A “hard Brexit” could damage one of the UK’s “best industries” through its impact on higher education and be the “biggest disaster for the university sector in many years”, MPs have been warned. A “hard Brexit” is generally defined as an exit from the single market and end to free movement.
The House of Commons Education Committee held an evidence session at Pembroke College, Oxford on 11 January; its first in an inquiry into the impact of exiting the European Union on higher education.
On being questioned by Neil Carmichael, the Conservative chair of the committee, on what the impact of a hard Brexit would be on the education sector, Alastair Buchan, head of Brexit strategy at the University of Oxford, said: “You risk damaging one of your best industries, which is the knowledge-based economy in this country.”
Alistair Fitt, Oxford Brookes University vice-chancellor, said that if the Government attempts to slash immigration, “it would probably be the biggest disaster for the university sector in many years.”
John Latham, Vice-Chancellor of Coventry University, said the UK would be “extremely uncompetitive in terms of the way people would view us”.
Catherine Barnard, professor of EU law at the University of Cambridge, said it would mean “lives turned upside down” for EU higher education staff in the UK, and it also “promptly cuts off the flow of excellent people” coming to Britain.
The Committee was informed that Cambridge University has already experienced a 14% drop in applications from across the continent for undergraduate courses since the EU referendum.
The fear of hostility towards immigrants, the devaluation of the pound, insecurity about the worth of their scholarships although obviously not in the UK, and uncertainty over future research collaboration has deterred postgraduates from heading to the UK, it has been claimed.
Despite the warnings, MPs were told the universities could benefit from Brexit in some areas.
Prof Fitt said the UK does not “get as much out” of some research and innovation funding pots as it puts in and suggested a new system may re-tip the balance.
He said: “If we were able to replace the amount of structural funding with our own funds, that’s a real opportunity that we could not only retain all that’s best in that system but actually make it an even better system.”
Meanwhile, Alastair Buchan, head of Brexit strategy at the University of Oxford, said the sector could see an increase of non-EU students following Brexit. He said: “One of the things that we did lose (on joining the EU) was that nice and easy flow of clinicians and clinician science from Canada, the US, Australia, New Zealand and South Africa.
“We had really good collaborations, which hopefully in this Brexit climate might be reinvented because that movement of English-speaking medicine was actually a casualty of joining Europe.”
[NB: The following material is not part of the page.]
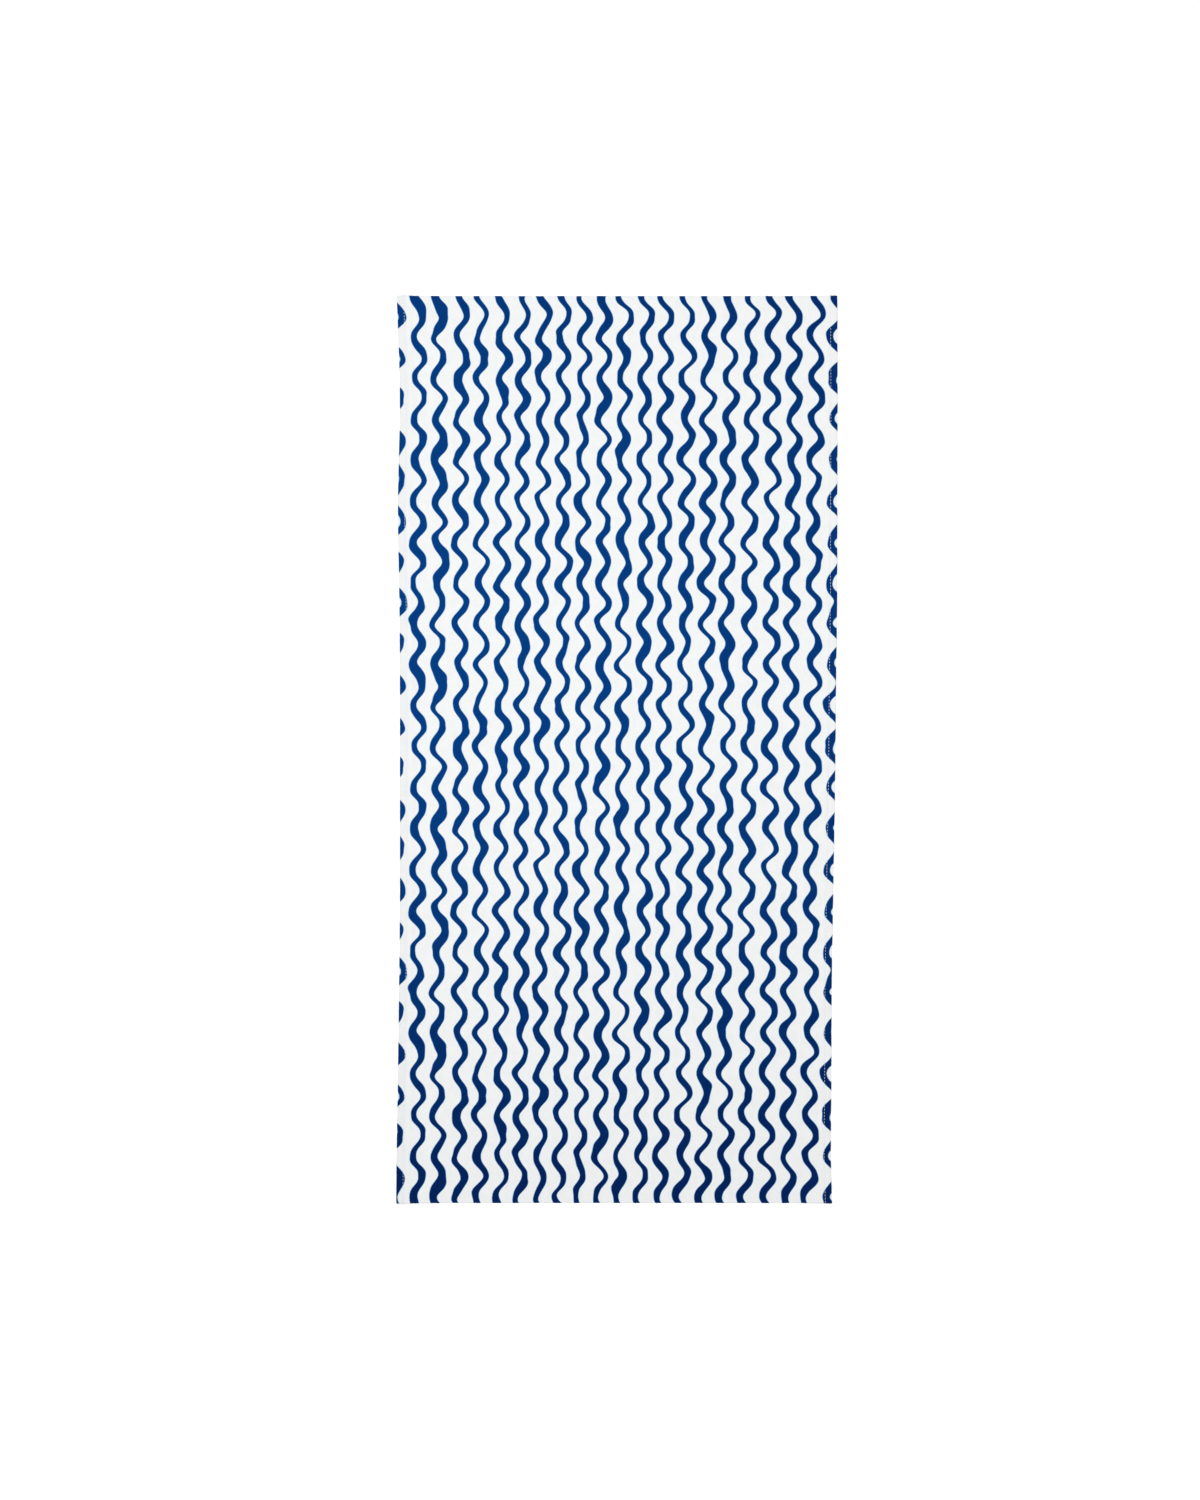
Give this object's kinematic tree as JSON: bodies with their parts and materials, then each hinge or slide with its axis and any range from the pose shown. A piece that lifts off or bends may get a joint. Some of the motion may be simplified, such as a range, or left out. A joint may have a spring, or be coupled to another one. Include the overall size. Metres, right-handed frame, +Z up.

Prof. Bernard said that one possibility could be that “we have sector-specific deals and that there is a sectoral-specific deal for higher education, which does guarantee free movement of researchers, students, academics and academic-related staff, in much the same way as occurs at present.”
British universities are “net recipients of EU staff coming into the UK” and “we receive more than we send”, Professor Barnard continued.
She added: “What we would all hope is that any visa scheme that is introduced…is not like the one we have at the moment [for non-EU students and staff].”
The present visa regime is “extremely cumbersome and highly labour-intensive for universities and colleges that have to administer it”, Professor Barnard said.
“That is our great concern: that we have to apply a full visa scheme to both EU and non-EU migrant workers.”
Asked about what disadvantages there were from EU membership for higher education, Professor Latham said “there is the opportunity now to go out and globally set up activity, which we probably would have done if we hadn’t had it easier in Europe.”
Professor Buchan also suggested that the university sector had failed to communicate its strengths ahead of the EU referendum. “We haven’t convinced people, we haven’t actually adduced the evidence of how good we are in a way that’s been through the media, through the politicians,” he said.
Professor Buchan highlighted the importance of the EU’s Erasmus+ staff and student mobility programme to the UK, as well as its research programmes.
He noted the progress of Asian nations in research. “Our worry is that China and India are in the ascendancy. We have been second only to the US. We need to be very careful that we negotiate the kind of openness that academic [life] is all about,” he added.